▶ THE PROBLEM: Quote the listing below in its entirety.

▶ SOURCE MATERIAL:
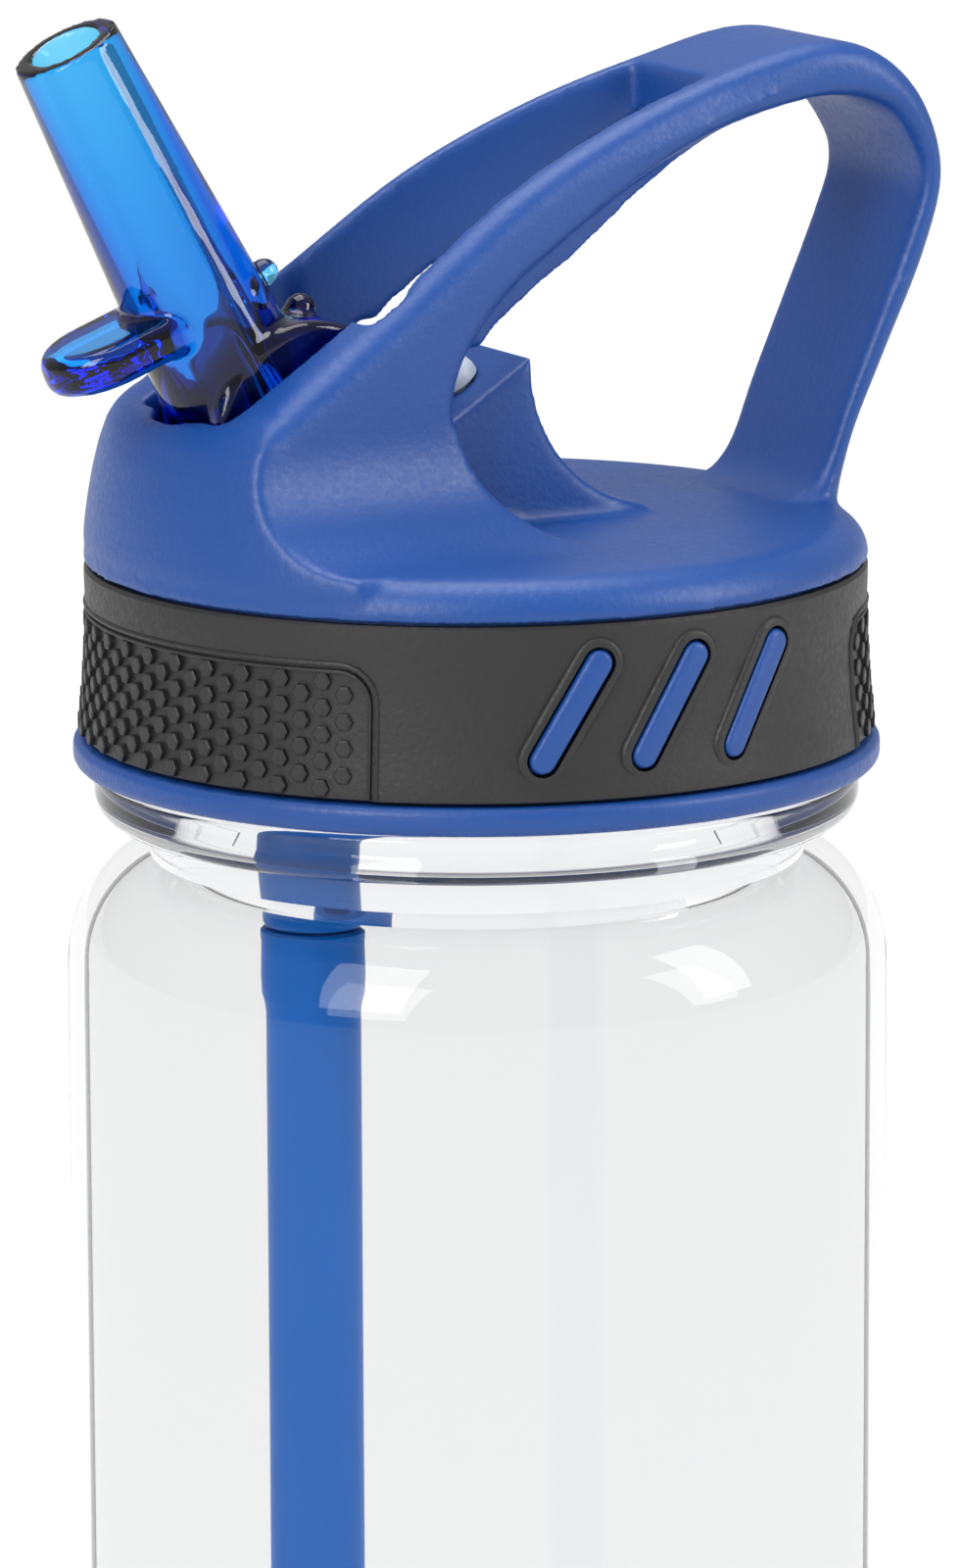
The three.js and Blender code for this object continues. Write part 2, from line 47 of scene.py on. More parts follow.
BODY_R = 43
NECK_R = 34.3
NECK_BORE_R = 31.7
BODY_WALL = 2.2
BASE_THICKNESS = 3.2
FOOT_CORNER_R = 3.5
INNER_CORNER_R = 6
SHOULDER_Z = 152.5
SHOULDER_RISE = 12
MOUTH_Z = 193.5
RING_R = 40
RING_BOTTOM_Z = 168.1
RING_TOP_Z = 173.5
THREAD_PITCH = 5
THREAD_TURNS = 1.25
THREAD_BEAD_R = 1.35
NECK_THREAD_R = 34.75
NECK_THREAD_START_Z = 180.6
LID_THREAD_R = 36.45
LID_THREAD_START_Z = 178.1

LID_BORE_R = 36.9
FLANGE_R = 42.15
FLANGE_BOTTOM_Z = 173.9
FLANGE_TOP_Z = 176.9
BAND_SEAT_R = 39.4
DOME_BOTTOM_Z = 195.4
DOME_R = 40.9
TOP_Z = 199.6
PLATE_UNDER_Z = 196.4

LIP_Z = 212.4
RAIL_HALF_W = 11
RAIL_FLARE = 0.11
FLARE_START_X = 25
CHANNEL_END_X = 23.3
CHANNEL_HALF_W = 7.4
POCKET_REAR_X = -14.5
POCKET_FRONT_X = -19
POCKET_HALF_W = 12.8
SOCKET_HALF_W = 9
SCOOP_R = 12

BLOCK_HALF_W = 7.6
BLOCK_SLOPE = math.tan(math.radians(33))
BLOCK_TOP_X = 2.8
BLOCK_TOP_Z = 217
VENT_X = -2.5

PIVOT_X = -22.5
PIVOT_Z = 211.5
DRUM_R = 11
DRUM_HALF_W = 7.6
TRUNNION_R = 3
TRUNNION_END_Y = 12.5
TUBE_LEAN = math.radians(27.8)
TIP_X = -46.7
TIP_Z = 251.3
TUBE_TIP_R = 5.6
TUBE_BASE_R = 8.2
TUBE_BORE_R = 3.65
TUBE_LENGTH = 50
KNOBS = [((-20.3, 0, 222.7), 1.7), ((-24.4, 0, 226.8), 1.5)]
TAB_HALF_W = 6.4
TAB_REACH = 14.2
TAB_THICKNESS = 4.4
TAB_TILT = math.radians(21)
TAB_PLACE = (-35.6, 0, 222.4)

PLAY = 0.5

STRAW_X = -19.4
BOSS_R = 7.4
BOSS_BOTTOM_Z = 186
STRAW_R = 4.95
STRAW_BORE_R = 4.15
STRAW_TOP_Z = 158
STRAW_END_Z = 8
ADAPTER_R = 5.15
ADAPTER_TOP_Z = 197.2
SPIGOT_R = 3.85
PORT_BORE_R = 3.1
SEAL_TOP_Z = 202.5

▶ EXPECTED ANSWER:
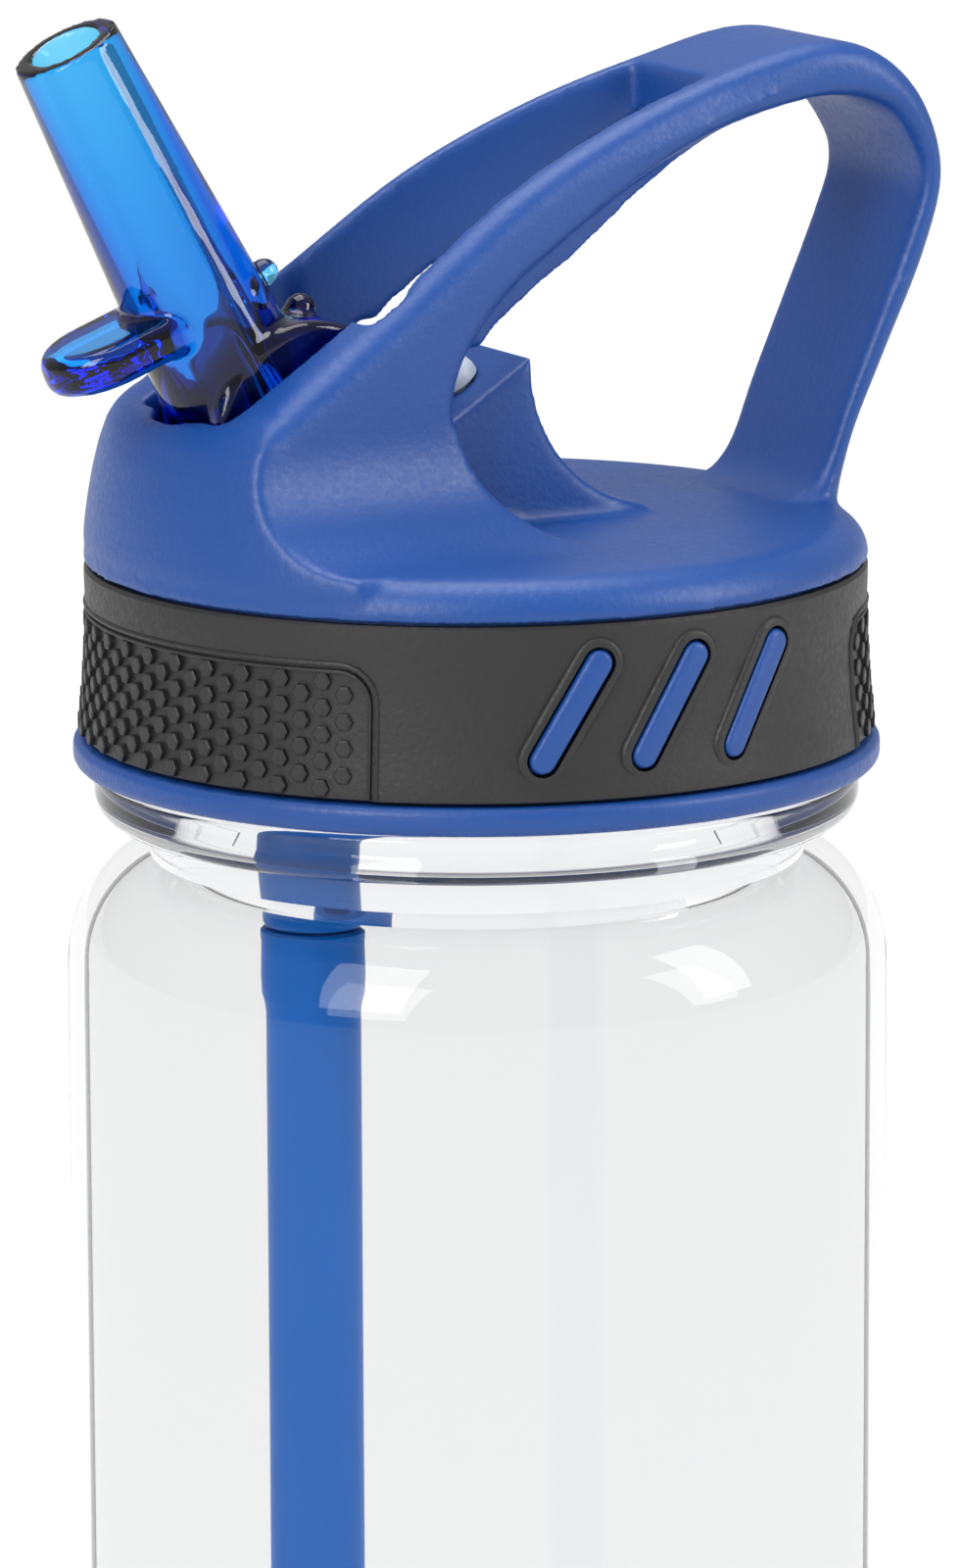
The three.js and Blender code for this object continues. Write part 2, from line 47 of scene.py on. More parts follow.
BODY_R = 43
NECK_R = 34.3
NECK_BORE_R = 31.7
BODY_WALL = 2.2
BASE_THICKNESS = 3.2
FOOT_CORNER_R = 3.5
INNER_CORNER_R = 6
SHOULDER_Z = 152.5
SHOULDER_RISE = 12
MOUTH_Z = 193.5
RING_R = 40
RING_BOTTOM_Z = 168.1
RING_TOP_Z = 173.5
THREAD_PITCH = 5
THREAD_TURNS = 1.25
THREAD_BEAD_R = 1.35
NECK_THREAD_R = 34.75
NECK_THREAD_START_Z = 180.6
LID_THREAD_R = 36.45
LID_THREAD_START_Z = 178.1

LID_BORE_R = 36.9
FLANGE_R = 42.15
FLANGE_BOTTOM_Z = 173.9
FLANGE_TOP_Z = 176.9
BAND_SEAT_R = 39.4
DOME_BOTTOM_Z = 195.4
DOME_R = 40.9
TOP_Z = 199.6
PLATE_UNDER_Z = 196.4

LIP_Z = 212.4
RAIL_HALF_W = 11
RAIL_FLARE = 0.11
FLARE_START_X = 25
CHANNEL_END_X = 23.3
CHANNEL_HALF_W = 7.4
POCKET_REAR_X = -14.5
POCKET_FRONT_X = -19
POCKET_HALF_W = 12.8
SOCKET_HALF_W = 9
SCOOP_R = 12

BLOCK_HALF_W = 7.6
BLOCK_SLOPE = math.tan(math.radians(33))
BLOCK_TOP_X = 2.8
BLOCK_TOP_Z = 217
VENT_X = -2.5

PIVOT_X = -22.5
PIVOT_Z = 211.5
DRUM_R = 11
DRUM_HALF_W = 7.6
TRUNNION_R = 3
TRUNNION_END_Y = 12.5
TUBE_LEAN = math.radians(27.8)
TIP_X = -46.7
TIP_Z = 251.3
TUBE_TIP_R = 5.6
TUBE_BASE_R = 8.2
TUBE_BORE_R = 3.65
TUBE_LENGTH = 50
KNOBS = [((-20.3, 0, 222.7), 1.7), ((-24.4, 0, 226.8), 1.5)]
TAB_HALF_W = 6.4
TAB_REACH = 14.2
TAB_THICKNESS = 4.4
TAB_TILT = math.radians(21)
TAB_PLACE = (-35.6, 0, 222.4)

PLAY = 0.5

STRAW_X = -19.4
BOSS_R = 7.4
BOSS_BOTTOM_Z = 186
STRAW_R = 4.95
STRAW_BORE_R = 4.15
STRAW_TOP_Z = 158
STRAW_END_Z = 8
ADAPTER_R = 5.15
ADAPTER_TOP_Z = 197.2
SPIGOT_R = 3.85
PORT_BORE_R = 3.1
SEAL_TOP_Z = 202.5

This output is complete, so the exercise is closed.